Hélène Merlin-Kajman
17/10/2015
Le borborygme, nous informe le dictionnaire, est un bruit d’intestin – ou plus exactement, d’air dans les intestins : glou-glou, dit le gargouillis.
On peut en être gêné : ça dépend des circonstances (cf. la perplexité de Benoît Autiquet, et son parcours).
Mais cet aspect-là des choses, à la vérité, m’est assez indifférent. Serait-ce parce qu’une femme est généralement plus habitée qu’un homme par l’existence de son ventre ? (Il fut un temps du féminisme où les flux et reflux corporels du dedans étaient, dans leur féminine différence, surinvestis).
En fait, personnellement, je n’entends pas bien l’onomatopée intestinale dans « borborygme ». Je lui en substitue une autre, plus douloureuse, plus lancinante : l’étranglement du son dans la gorge.
Brutalement, sous l’invasion d’une émotion panique, la voix ne peut plus former le mot ; la phrase ne s’arrondit pas, ne veut pas se déployer.
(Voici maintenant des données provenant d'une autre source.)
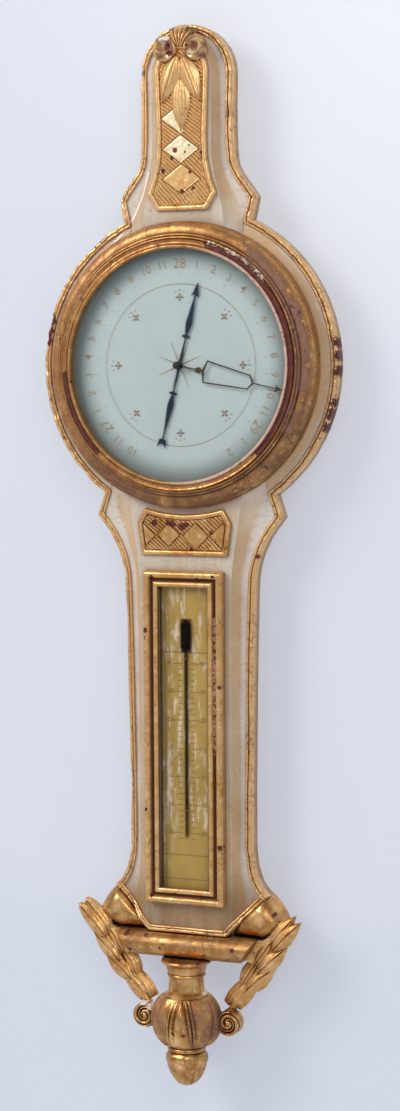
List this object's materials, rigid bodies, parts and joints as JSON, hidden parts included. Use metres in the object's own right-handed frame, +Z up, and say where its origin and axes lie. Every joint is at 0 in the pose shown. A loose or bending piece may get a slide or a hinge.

Ce qui sort de la bouche est informe, saccadé, un signal de détresse confinant à la nausée. On dirait qu'arraché à la poitrine, le cœur lui-même se présente sous la langue ; et qu'il obstrue. Le borborygme engloutit la parole, fait un couac.
On sait depuis Aristote que le féminin s’y rejoue, mais cette fois sans différence anatomique aucune puisque tout homme en peut être touché.
Cependant, il arrive qu’un tel son trouve une intensité miraculeuse. La douleur balayée, l’angoisse dissipée, il arrive qu’il devienne extase, roucoulement.
Et voilà : la littérature, ou tout ce que j’aime en littérature, se trouve pour moi tendu(e) entre ces deux extrêmes.
Bien sûr, les variations, les possibles, les détours et les paysages, en sont infinis. Mais si elle refuse de toucher à ces deux bords qui défont le logos sous notre langue, la littérature ne m’intéresse pas plus que le borborygme au premier sens du terme.